Vahdat also added that the C4A instances based on Google’s own “Cypress” Axion Arm server CPUs are now generally available. Google announced the first Axion chip back in April, but apparently had two chips in the works, the other code-named “Maple” and based on technology licensed from Marvell and Cypress based on Neoverse V2 cores. The Axion processors are also paired with the Titanium offload engines.
Google said that the C4A instances had 64 percent better price/performance on SPEC integer benchmarks and up to 60 percent better energy efficiency than “current generation X86-based instances,” but did not specify what those instances were. He added that the C4A instances offered 10 percent better performance than other Arm instances out there on other clouds. He did not say what the performance of the Axion processor was compared to an Intel “Granite Rapids” Xeon 6 or AMD “Turin” Epyc 9005 CPU.

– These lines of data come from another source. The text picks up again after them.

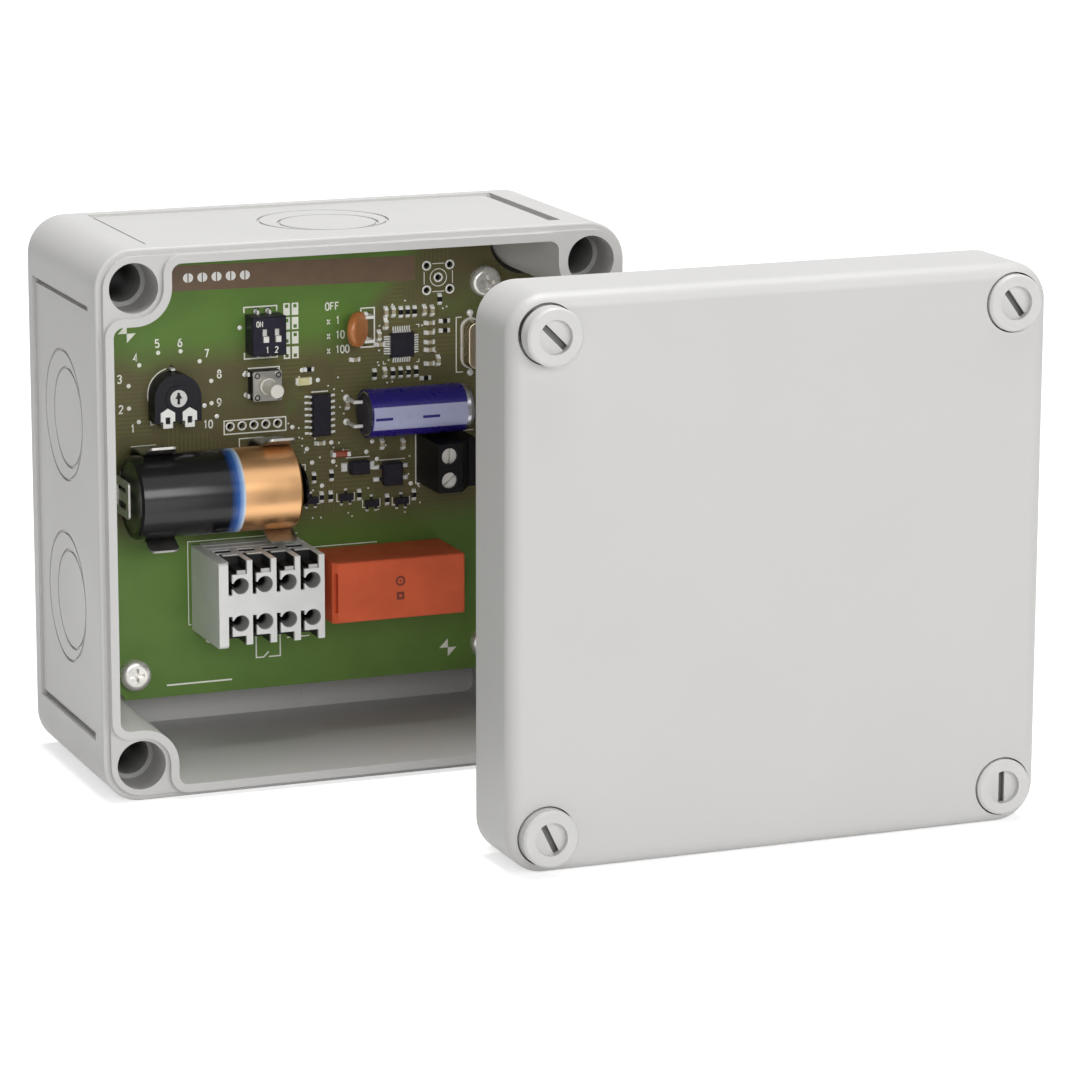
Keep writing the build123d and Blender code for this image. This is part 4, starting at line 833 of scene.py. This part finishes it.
    def switch_table(self, bm, line, w):
        """Beside the code switch: for each setting, where both sliders stand and what it multiplies by."""
        height = 1.5
        rows = ((35.1, 1, 1, ""), (32.15, 1, -1, "1"), (29.15, -1, 1, "10"), (26.1, -1, -1, "100"))
        for z, first, second, number in rows:
            for x, up in ((-4.8, first), (-3.0, second)):
                self.switch_icon(bm, x, z, up, w)
            if number:
                lettering(bm, "x", 4.2, z, height, line * 0.85, w)
                lettering(bm, number, 5.7 + len(number) * height * 0.32, z, height, line * 0.85, w)
            else:
                lettering(bm, "OFF", 5.0, z, height, line * 0.85, w)

    def switch_icon(self, bm, x, z, up, w):
        """A white tablet with a window where the slider stands."""
        half, tall, window = 0.7, 1.25, 0.36
        middle = z + up * 0.62
        patch(bm, [(x - half, z - tall), (x - window, z - tall), (x - window, z + tall), (x - half, z + tall)], w)
        patch(bm, [(x + window, z - tall), (x + half, z - tall), (x + half, z + tall), (x + window, z + tall)], w)
        for low, high in ((z - tall, middle - window), (middle + window, z + tall)):
            patch(bm, [(x - window, low), (x + window, low), (x + window, high), (x - window, high)], w)

    def marks(self, bm, line, w):
        """Fiducials, the contact symbol, the 14 mm gauge line and the aerial socket's marks."""
        for x, z in ((-38.6, 32.2), (30.0, -38.8)):
            for side in (-1, 1):
                patch(bm, [(x, z), (x, z - side * 1.9), (x + side * 1.9, z)], w)
        ribbon(bm, [(-12.1, -30.0), (-12.1, -37.2), (-10.5, -37.2), (-9.4, -36.1)], line, w)
        ribbon(bm, [(-9.4, -37.2), (-6.9, -37.2), (-6.9, -30.0)], line, w)
        ribbon(bm, [(-31.4, -41.3), (-17.4, -41.3)], line * 1.2, w)
        ribbon(bm, arc(-22.2, -32.5, 0.55, 0, 360), line * 0.8, w)
        x, z = AERIAL
        ribbon(bm, arc(x, z, 1.8, 0, 360, 24), line * 0.6, w)
        for side in (-1, 1):
            ribbon(bm, [(x + side * 3.1, z - 1.3), (x + side * 3.1, z + 1.3)], line * 0.6, w)
            ribbon(bm, [(x - 1.3, z + side * 2.9), (x + 1.3, z + side * 2.9)], line * 0.6, w)


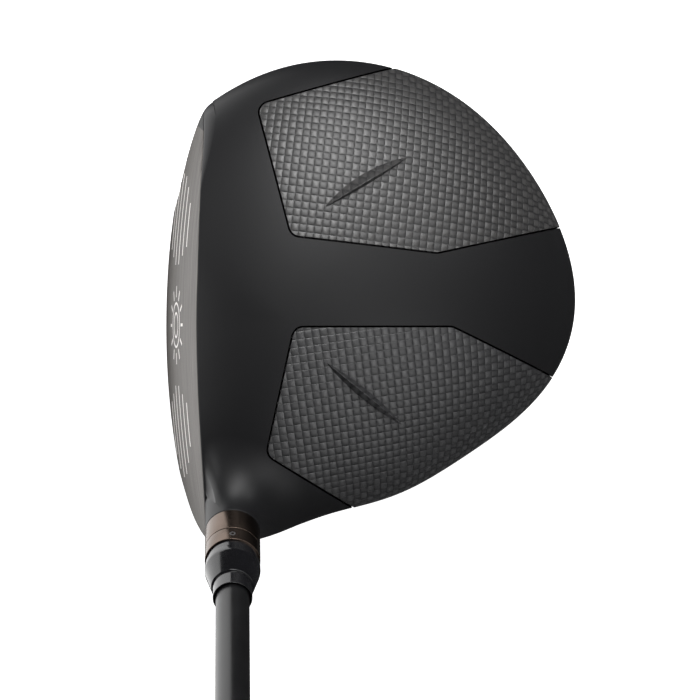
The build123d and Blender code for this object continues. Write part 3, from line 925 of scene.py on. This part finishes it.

And for fun, Google showed this bang for the buck chart:
What we have not known until now is what the Axion C4A instances look like, so here are the speeds and feeds for the standard editions of the C4A instances, which have 4 GB per vCPU:
There are high CPU configurations of the Axion C4A instances that have 2 GB per vCPU and high memory configurations that have 8 GB of memory per vCPU. And as the fine print says, these V2 cores in the Axion chip do not support simultaneous multithreading, so a core is a thread is a vCPU.
Here is the hourly pricing for the standard instances in Google’s Northern Virginia (US-East-4) region:
The C4A instances are available in US-Central1 (Iowa), US-East4 (Virginia), US-East1 (South Carolina), EU-West1 (Belgium), EU-West4 (Netherlands), EU-West3 (Frankfurt), and Asia-Southeast1 (Singapore) regions; availability in additional regions is expected “soon.”
We look forward to working up a comparison of AWS Graviton 4, Google Cloud C4A, and Microsoft Azure Cobalt 100 Arm server chips running in those respective clouds. Hopefully Microsoft will roll out the Cobalt 100 at its Ignite 2024 conference in a few weeks so we can do it.